Seattle's dailies couldn't even agree on the backdrops. Selected by Farrar and based on the paintings of Spanish artist Ignacio Zuloaga, they were "impressionistic settings, in great splashes of color, [which] are most effective" in the eyes of the Times. But, in the eyes of Everhardt Armstrong of the Post-Intelligencer: "[O]f scenic investiture there was virtually none, color masses and lighting effects taking its place."
Retirement
Geraldine Farrar returned to Seattle for the last time in 1929, and performed a single concert on the evening of February 19, 1929, again at Metropolitan. Then nearing 50, the singer could no longer demonstrate the vocal range she once possessed, but she had nonetheless grown more graceful and elegant, launching a new phase of her career that appeared to hold significant promise.
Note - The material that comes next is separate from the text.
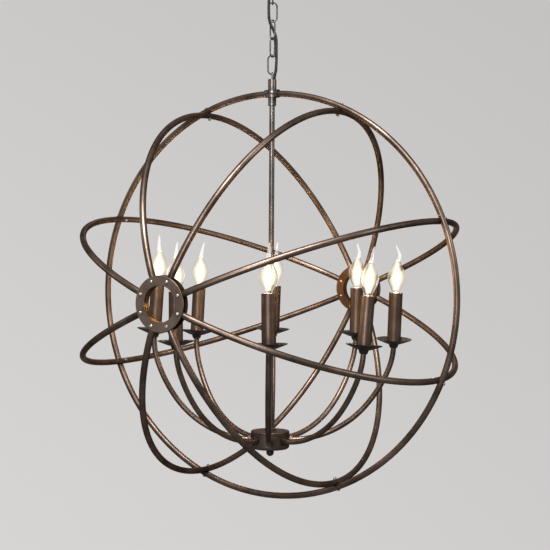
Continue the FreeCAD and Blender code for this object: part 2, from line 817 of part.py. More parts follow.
def crossings():
    """A screw through the upright ring and each rib, with a nut on the rib's inner side."""
    rib_inside = size(f"{rib_radius} - tube_dia / 2")
    shank = f"(orb_dia / 2 - {rib_inside} + nut_height + screw_end + 2 * seat_gap)"
    screws, nuts = [], []
    for number in range(RIBS):
        outward = rib_direction(number)
        facing = Rotation(Vector(0, 0, 1), outward)
        item = screw("CrossingScrew", shank)
        item.Placement = Placement(orb_middle + outward * (size("orb_dia / 2") + gap / 2), facing)
        screws.append(item)
        nut = turned("CrossingNut", [
            ("screw_dia / 2 + hole_gap / 2", "0"),
            ("nut_dia / 2", "0"),
            ("nut_dia / 2", "nut_height"),
            ("screw_dia / 2 + hole_gap / 2", "nut_height"),
        ])
        nut.Placement = Placement(orb_middle + outward * (rib_inside - gap - size("nut_height")), facing)
        nuts.append(nut)
    grouped("crossing_screws", screws)
    grouped("crossing_nuts", nuts)


# ---------------------------------------------------------------- stem and drum

drum_floor = orb_height - size("drum_bottom - drum_wall")
cover_foot = orb_height - size("drum_top") + gap
arm_height = orb_height - size("arm_drop")


def stem():
    top = neck_foot + size("neck_floor")
    foot = drum_floor + gap
    outer = cylinder("stem_dia / 2", str(top - foot))
    pin_hole = cylinder("finial_pin_dia / 2 + hole_gap", "2 * finial_pin")
    above = Vector(0, 0, size("2 * finial_pin"))
    bore = cylinder("stem_dia / 2 - stem_wall", str(top - foot - above.z), above)
    item = cut("stem", outer, [pin_hole, bore])
    subpart(item, "stem", Placement(Vector(0, 0, foot), Rotation()))


def drum():
    """An open cup round the arms' inner ends. Its cover closes it."""
    radius, inside = "drum_dia / 2", "(drum_dia / 2 - drum_wall)"
    height, hole = "(drum_bottom - drum_top)", "(finial_pin_dia / 2 + hole_gap)"
    body = turned("drum", [
        (hole, "0"),
        (f"{radius} - drum_round", "0", "drum_round"),
        (radius, "drum_round"),
        (radius, height),
        (inside, height),
        (inside, "drum_round", "-(drum_round - drum_wall)"),
        (f"{inside} - drum_round + drum_wall", "drum_wall"),
        (hole, "drum_wall"),
    ])
    direction = Rotation(Vector(0, 0, 1), -90 + size("arm_turn_from_hub")).multVec(Vector(1, 0, 0))
    start = direction * size("arm_start") + Vector(0, 0, size("drum_bottom - arm_drop"))
    arm_hole = drilled(body, "arm_dia / 2 + seat_gap", "drum_dia", start, direction)
    repeated(body, arm_hole, LAMPS)
    subpart(body, "drum", Placement(Vector(0, 0, orb_height - size("drum_bottom")), Rotation()))


def drum_cover():
    hole, radius = "(stem_dia / 2 + hole_gap)", "drum_dia / 2"
    lip = "(drum_dia / 2 - drum_wall - hole_gap)"
    body = turned("drum_cover", [
        (hole, "0"),
        (f"{lip} - drum_wall", "0"),
        (f"{lip} - drum_wall", "-cover_lip"),
        (lip, "-cover_lip"),
        (lip, "0"),
        (radius, "0"),
        (radius, "cover_height - cover_round", "cover_round"),
        (f"{radius} - cover_round", "cover_height"),
        (hole, "cover_height"),
    ])
    subpart(body, "drum_cover", Placement(Vector(0, 0, cover_foot), Rotation()))
    collar = turned("cover_collar", [
        (hole, "0"),
        ("cover_collar_dia / 2", "0"),
        ("cover_collar_dia / 2", "0.6 * cover_collar_height"),
        ("0.7 * cover_collar_dia / 2", "cover_collar_height"),
        (hole, "cover_collar_height"),
    ])
    foot = cover_foot + size("cover_height") + gap
    subpart(collar, "cover_collar", Placement(Vector(0, 0, foot), Rotation()))


def finial():
    """A ball under the drum whose pin screws into the stem."""
    ball = doc.addObject("Part::Sphere", "Ball")
    bind(ball, Radius="finial_dia / 2")
    pin = cylinder("finial_pin_dia / 2", "finial_dia / 2 + drum_wall + finial_pin")
    middle = orb_height - size("drum_bottom + finial_dia / 2") - gap / 2
    subpart(fused("finial", [ball, pin]), "finial", Placement(Vector(0, 0, middle), Rotation()))


def wire_block():
    """The ring round the stem in which the lamps' wires meet the cable's cores."""
    body = turned("wire_block", [
        ("stem_dia / 2 + seat_gap", "-block_height / 2"),
        ("block_dia / 2", "-block_height / 2"),
        ("block_dia / 2", "block_height / 2"),
        ("stem_dia / 2 + seat_gap", "block_height / 2"),
    ])
    subpart(body, "wire_block", Placement(Vector(0, 0, arm_height), Rotation()))


# ---------------------------------------------------------------- arms and lamps

arm_turn_three = "(90 - arm_turn_one - arm_turn_two)"


def arm_place(number):
    turn = size("arm_turn_from_hub") + 360 / LAMPS * number - 90
    facing = Rotation(Vector(0, 0, 1), turn)
    rolled = Rotation(Vector(1, 0, 0), -size(f"roll_{number + 1}"))
    return Placement(Vector(0, 0, arm_height), facing * rolled)


def arm_bends(number):
    """The bends of an arm outside the drum. A level arm has no lifting bend."""
    lift = f"lift_{number + 1}"
    return [
        ("arm_bend_one", "arm_lift_start"),
        *([("arm_lift_bend", lift)] if size(lift) else []),
        ("arm_bend_one", "(arm_turn_one - arm_lift_start)"),
        ("arm_bend_two", "arm_turn_two"),
    ]


def arm_end(number):
    """Where an arm ends in its own XZ plane, and its direction there."""
    spot, heading = Vector(size("drum_dia / 2"), 0, 0), 0
    for step in [*arm_bends(number), ("arm_bend_three", arm_turn_three)]:
        spot, heading = after_step(step, spot, heading)
    return spot, heading_vector(heading)


def arms():
    """Curved tubes from the drum to the lamps, with a nut on each side of the drum's wall."""
    wire_start = size("block_dia / 2") + gap
    short = "(nipple_reach + lamp_gap) / arm_bend_three * 180 / pi"
    # a nut inside the drum's round wall touches it at the nut's two sides
    inner_wall = size("sqrt((drum_dia / 2 - drum_wall) ^ 2 - (arm_nut_dia / 2) ^ 2)")
    inner_nut = inner_wall - size("arm_nut_inner") - gap
    arm_items, nuts, wires = [], [], []
    for number in range(LAMPS):
        bends = arm_bends(number)
        arm_steps = [("(drum_dia / 2 - arm_start)",), *bends, ("arm_bend_three", arm_turn_three)]
        wire_steps = [
            (f"(drum_dia / 2 - {wire_start})",),
            *bends,
            ("arm_bend_three", f"({arm_turn_three} - {short})"),
        ]
        start = (size("arm_start"), 0)
        outer = rod("ArmTube", "arm_dia / 2", arm_steps, start)
        bore = rod("ArmBore", "arm_dia / 2 - arm_wall", arm_steps, start)
        item = cut("Arm", outer, [bore])
        item.Placement = arm_place(number)
        arm_items.append(item)
        wire = rod("LampWire", "arm_dia / 2 - arm_wall - wire_gap", wire_steps, (wire_start, 0))
        wire.Placement = arm_place(number)
        wires.append(wire)
        for width, near in (("arm_nut_outer", size("drum_dia / 2") + gap), ("arm_nut_inner", inner_nut)):
            nut = turned("ArmNut", [
                ("arm_dia / 2 + seat_gap", "0"),
                ("arm_nut_dia / 2", "0"),
                ("arm_nut_dia / 2", width),
                ("arm_dia / 2 + seat_gap", width),
            ])
            lying = Placement(Vector(near, 0, 0), Rotation(Vector(0, 0, 1), Vector(1, 0, 0)))
            nut.Placement = arm_place(number).multiply(lying)
            nuts.append(nut)
    radius, length = "stem_dia / 2 - stem_wall - wire_gap", str(neck_foot - arm_height)
    stem_wire = cylinder(radius, length, Vector(0, 0, arm_height))
    grouped("lamp_arms", arm_items)
    grouped("arm_nuts", nuts)
    grouped("lamp_wires", [*wires, stem_wire])


def lamp_place(number):
    """On an arm's end and in line with it, but for the lamp's own lean."""
    arm = arm_place(number)
    spot, along = arm_end(number)
    foot = arm.multVec(spot + along * size("lamp_gap"))
    in_line = Rotation(Vector(0, 0, 1), arm.Rotation.multVec(along))
    return Placement(foot, Rotation(view_away, size(f"lean_{number + 1}")) * in_line)


nipple_radius = "(arm_dia / 2 - arm_wall - nipple_gap)"


def drip_pan():
    """A shallow dish with the cup under it that covers the arm's end."""
    hole, floor = f"({nipple_radius} + hole_gap)", "pan_floor_dia / 2"
    cup_bore = "arm_dia / 2 + cup_gap"
    return turned("DripPan", [
        (hole, "0"),
        (cup_bore, "0"),
        (cup_bore, "-cup_height"),
        ("cup_foot_dia / 2", "-cup_height"),
        ("cup_dia / 2", "-0.1 * cup_height"),
        (floor, "0"),
        ("0.94 * pan_dia / 2", "0.76 * pan_depth"),
        ("pan_dia / 2", "0.96 * pan_depth"),
        ("0.98 * pan_dia / 2", "pan_depth"),
        ("0.925 * pan_dia / 2", "0.76 * pan_depth + 0.8 * pan_wall"),
        (floor, "pan_wall"),
        (hole, "pan_wall"),
    ])


def candle_sleeve():
    foot = "(pan_wall + seat_gap)"
    return turned("CandleSleeve", [
        ("sleeve_dia / 2 - sleeve_wall", foot),
        ("sleeve_dia / 2", foot),
        ("sleeve_dia / 2", f"{foot} + sleeve_height"),
        ("sleeve_dia / 2 - sleeve_wall", f"{foot} + sleeve_height"),
    ])


holder_top = "(pan_wall + seat_gap + sleeve_height - 1)"


def lamp_holder():
    """A socket on a hollow stem that screws through the pan into the arm."""
    seat = "(pan_wall + seat_gap)"
    cup_foot = f"({holder_top} - holder_cup)"
    cup_floor = f"({cup_foot} + holder_floor)"
    return turned("LampHolder", [
        ("nipple_bore / 2", "-nipple_reach"),
        (nipple_radius, "-nipple_reach"),
        (nipple_radius, seat),
        ("flange_dia / 2", seat),
        ("flange_dia / 2", f"{seat} + flange_height"),
        ("holder_stem_dia / 2", f"{seat} + flange_height"),
        ("holder_stem_dia / 2", cup_foot),
        ("holder_dia / 2", cup_foot),
        ("holder_dia / 2", holder_top),
        ("holder_bore / 2", holder_top),
        ("holder_bore / 2", cup_floor),
        ("nipple_bore / 2", cup_floor),
    ])


def bulb(name):
    """A flame-shaped bulb, hollow, with the base that screws into its holder. Shares of its
    height and width give the flame's outline."""
    rim = f"({holder_top} + seat_gap)"
    base, neck = "bulb_base_dia / 2", "(bulb_base_dia / 2 + 0.6)"
    widest, wide = f"({rim} + bulb_widest)", "bulb_dia / 2"
    shoulder = f"({rim} + 0.67 * bulb_height)"
    tip = f"({rim} + bulb_height)"
    wall = "glass_wall"
    return turned(name, [
        ("1", f"{rim} - bulb_base"),
        (base, f"{rim} - bulb_base"),
        (base, rim),
        (neck, rim, "1.25 * bulb_dia"),
        (wide, widest, "2.2 * bulb_dia"),
        ("0.3 * bulb_dia / 2", shoulder),
        ("0.09 * bulb_dia / 2", f"{rim} + 0.9 * bulb_height"),
        ("0.04 * bulb_dia / 2", tip),
        ("0", tip),
        ("0", f"{shoulder} + 2 * {wall}"),
        (f"0.3 * bulb_dia / 2 - {wall}", shoulder, f"-(2.2 * bulb_dia - {wall})"),
        (f"{wide} - {wall}", widest, f"-(1.25 * bulb_dia - {wall})"),
        (f"{neck} - {wall}", f"{rim} + 1"),
        (f"{base} - {wall}", f"{rim} - 1"),
        (f"{base} - {wall}", f"{rim} - bulb_base + {wall}"),
        ("1", f"{rim} - bulb_base + {wall}"),
    ])


def lamps():
    makers = {"drip_pans": drip_pan, "candle_sleeves": candle_sleeve, "lamp_holders": lamp_holder}
    for label, make in makers.items():
        items = []
        for number in range(LAMPS):
            item = make()
            item.Placement = lamp_place(number)
            items.append(item)
        grouped(label, items)
    for number in range(LAMPS):
        label = f"bulb_{number + 1}"
        subpart(bulb(label), label, lamp_place(number))


gland_spot = in_room(CABLE_ROUTE[GLAND_POINT])
gland_spot.z = -size("canopy_depth")

ceiling_bracket()
canopy()
cable_gland()
canopy_loop()
shank_rings()
terminal_block()
chain()
cable()
top_loop()
neck()
ring_hanger()
lower_collar()
equator_ring()
ribs()
hubs()
crossings()
stem()
drum()
drum_cover()
finial()
wire_block()
arms()
lamps()
doc.recompute()

# ---------------------------------------------------------------- tests and files

for item in doc.Objects:
    if "Invalid" in item.State or "Error" in item.State:
        raise SystemExit(f"{item.Name} ({item.Label}) has failed: {item.State}")
for item in subparts:
    if item.Shape.isNull() or not item.Shape.isValid():
        raise SystemExit(f"{item.Label} has no valid shape")

print("orb middle at z =", round(orb_height, 3), "hub depth", round(hub_depth, 3))
print("lowest bars, from the canopy loop down:", [round(bar, 3) for bar in lowest_bars],
      "top loop's bar:", round(top_loop_bar, 3))
for number in range(LAMPS):
    lamp = lamp_place(number)
    axis = lamp.Rotation.multVec(Vector(0, 0, 1))
    print("lamp", number + 1, [round(value, 3) for value in lamp.Base], [round(value, 6) for value in axis])
os.makedirs("parts", exist_ok=True)
for item in subparts:
    item.Shape.exportStep(f"parts/{item.Label}.step")
print(len(subparts), "sub-parts")
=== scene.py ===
import json
import math

import bpy
from mathutils import Matrix, Vector


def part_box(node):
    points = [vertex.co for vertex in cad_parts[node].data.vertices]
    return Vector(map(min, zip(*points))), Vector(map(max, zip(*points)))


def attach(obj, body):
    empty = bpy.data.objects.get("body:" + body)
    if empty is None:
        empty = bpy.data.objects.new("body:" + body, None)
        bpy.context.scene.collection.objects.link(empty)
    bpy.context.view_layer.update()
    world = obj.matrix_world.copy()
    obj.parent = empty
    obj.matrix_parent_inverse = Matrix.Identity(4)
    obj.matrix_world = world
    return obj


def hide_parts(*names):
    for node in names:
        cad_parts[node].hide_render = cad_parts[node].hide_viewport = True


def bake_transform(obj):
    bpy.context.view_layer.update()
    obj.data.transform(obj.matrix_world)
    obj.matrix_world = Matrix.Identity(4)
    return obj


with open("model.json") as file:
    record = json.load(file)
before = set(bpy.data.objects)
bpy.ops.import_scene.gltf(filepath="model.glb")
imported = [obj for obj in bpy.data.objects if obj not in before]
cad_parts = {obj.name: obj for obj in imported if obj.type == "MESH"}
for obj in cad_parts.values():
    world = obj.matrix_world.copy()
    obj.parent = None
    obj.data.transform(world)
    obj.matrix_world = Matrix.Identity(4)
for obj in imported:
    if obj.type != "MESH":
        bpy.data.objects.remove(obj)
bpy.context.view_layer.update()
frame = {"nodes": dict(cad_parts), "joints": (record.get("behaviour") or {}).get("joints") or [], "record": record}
nodes = frame["nodes"]
orbMiddle = Vector((0, 0, -0.668))
# to the viewer's right and away from the viewer, both level
viewTurn = math.radians(30)
viewRight = Vector((math.cos(viewTurn), math.sin(viewTurn), 0))
viewAway = Vector((-viewRight.y, viewRight.x, 0))
print("frame loaded:", len(nodes), "nodes")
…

According to the Star, audiences at the Metropolitan "were greeted, not by the fiery, black haired Carmen of yesterday, but by a poised, matured singer, whose gray hair was admirably offset by the white brocade of her robe .... After her finale, the paper reported, the singer "received an ovation surpassing that accorded any artist heard here in a long time."
Geraldine Farrar spent her last few years as a stage performer giving concert recitals similar to her 1929 Seattle performance. But she soon gave up the stage altogether. For one season she served as a radio commentator for broadcasts of the Metropolitan Opera in New York, and eventually retired to her home in rural Connecticut.
Geraldine Farrar died in March 1967.